Thx for the hint. Unfortunately simplest.qos+fq_codel provides worse latency: at 25/5 it is over 20ms while with cake it is 12..13 ms.
This router has a a dual core CPU at 1.7GHz and at 25/5 "top" reports >70% idle. At 45/9 it is ~50% idle and 35..50% sirq. It starts being single-core bound around 40/8 or less: I guess SQM is running on a single core?
At 35/7 latency drops to ~15..20ms again (with torrents and GRO disabled) with >60% CPU idle.
At 30/6 ping latency is < 15 ms and 70% CPU idle, 25% sirq.
I did not realize SQM would be so CPU intensive and this router has one of the most powerful CPUs...
Thx for the hint. Unfortunately simplest.qos+fq_codel provides worse latency: at 25/5 it is over 20ms while with cake it is 12..13 ms.
This router has a a dual core CPU at 1.7GHz and at 25/5 "top" reports >70% idle. At 45/9 it is ~50% idle and 35..50% sirq. It starts being single-core bound around 40/8 or less: I guess SQM is running on a single core?
At 35/7 latency drops to ~15..20ms again (with torrents and GRO disabled) with >60% CPU idle.
At 30/6 ping latency is < 15 ms and 70% CPU idle, 25% sirq.
50% idle probably means that one core is maxed out and the other completely idle
(in top, hit '1' to have it show each core separately), even 60% idle is pretty
tight.
It's very possible that you are running out of cpu here.
Like I commented to your question in my own build thread, HTB used by simple and simplest seem to perform weakly in dual-core R7800, especially with kernel 4.4 that is used for ipq806x with LEDE 17.01.
The main reason for the weak "simple" performance with HTB+fq_codel seems actually to be HTB, not fq_codel itself. It is also possible to use "simplest_tbf" that avoids HTB by using TBF but still normally uses fq_codel. That simplest_tbf performed much better than simple (at least with kernel 4.4).
So, irqbalance has made a huge difference: now with heavy torrenting, the ping latency is ~20ms (vs 11ms ideal) at 45/9 (the link is 50/10).
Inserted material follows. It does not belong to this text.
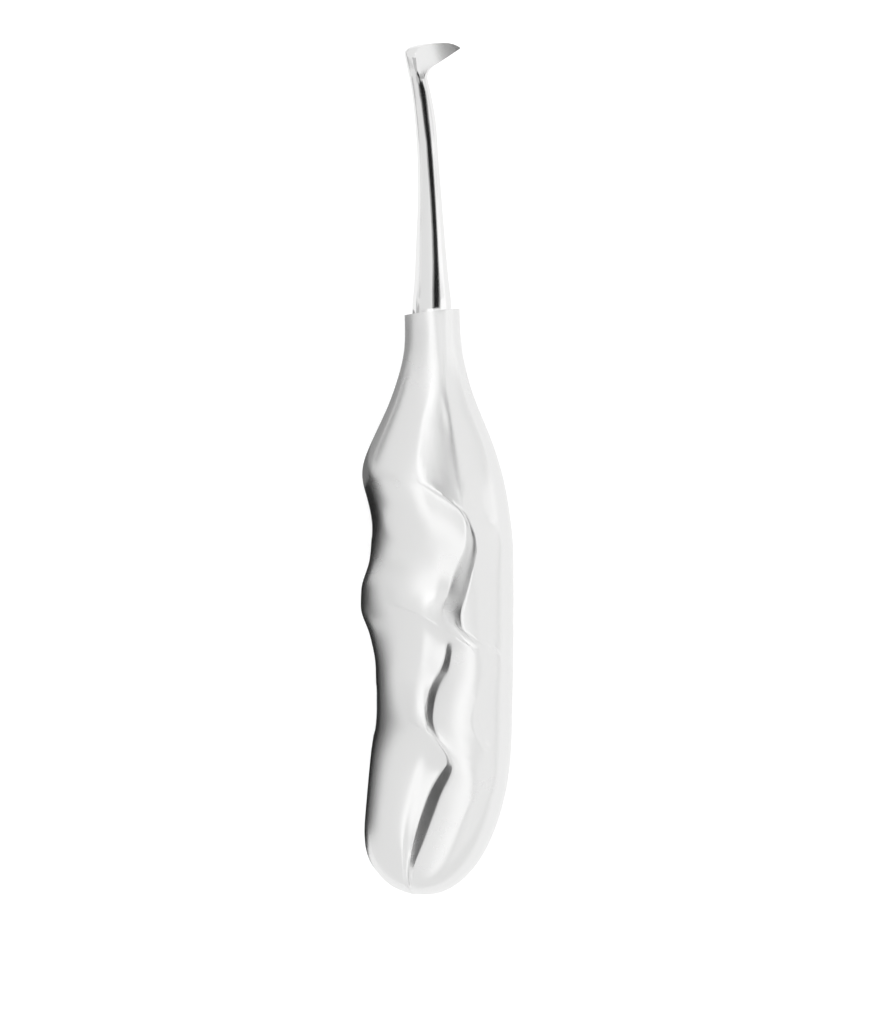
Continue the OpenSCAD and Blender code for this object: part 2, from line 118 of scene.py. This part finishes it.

Setting SQM speed to 47.5/9.5 makes the latency go to 50..100ms and higher.
@moeller0, now that I am no longer CPU bound, how can I further improve SQM on my router? DO I still need to disable gro/lro/gso/tso ? My current SQM settings are below.
Great that irqbalance helped you. But be cautious with it. Dissent1 noticed some problems if that was active quite at the boot. I did not achieve any magic improvement with it myself so I am normally not running it.
Could you try to probe the thresholds for both directions independently, say start with 45/9 and start to increase the egress step-wise until you figure out between which two values latency increase under load starts to rise steeply, then repeat the same for ingress. With a bit of luck you will end up with a better feel for the trade-off you are selecting between bandwidth sacrifice and latency under load increase. Please note that for ingress shaping it might be worth wile to also test with multiple ingress streams as the shaper is more approximate and will show more bufferbloat with higher numbers of data flows. There is a development in cake that might make cake more independent on the number of concurrent flows (at a small cost of total throughput), watch for the "ingress" keyword to appear...
If bufferbloat is under control I would recommend to leave the off loads alone, a) cake AFAIK will segment giant packets to avoid too much lumpiness in dequeueing and b) techniques like GRO and GSO help your router better deal with high traffic situations.
Regarding your config, I would probably add "mpu 64 to both eqdisc_opts and iqdisc_opts. Also I would add option "linklayer_adaptation_mechanism 'default'", and if that does not work option linklayer_adaptation_mechanism 'cake' as otherwise mpu 64 will not work at all.
But first check whether mpu is listed in the output of:
"tc qdisc add root cake help"
if it does not give usage information for mpu refrain from adding it to the qdisc_opts...
Well, not really, you still should test out what bandwidth settings you are comfortable with, I believe the bufferbloat/bandwith sacrifice trade-off is a policy decision where every user will have a (slightly) different preferece. So just play around until you are happy. I just want to help getting there....
Looks like I found the limit of my CPU: I cannot get more than 42M down no matter what download speed I configure above that value. The pings are 12..15..20ms (up from11ms) while heavy torrents are running while CPU utilization is at 60..75% across two cores.
Also pings remain at 11 ms while dslreport speed test is running with 32 concurrent downloads.
A steep price to pay (16% bandwidth) for improved latency, but hoping that newer versions will fix address this.
Well, a correction is in order: the high CPU usage was caused by the torrent, not SQM. With regular 32-stream dslreport test I can get very close to 50M/10M while maintaining awesome ping latency and still having >80% of idle CPU. I am happy with this results. Thx again to everyone who helped along the way.
No, not on the router. I have a Linux PC with two (1G) NICs connected to separate (1G) ports on the router. Torrents were running over one interface and pings were running over the other (two LXC containers). I had over 100 torrents of different ubuntu flavours downloading at the same time. I guess transmission opened so many sockets/streams that it put a huge strain on the router CPU.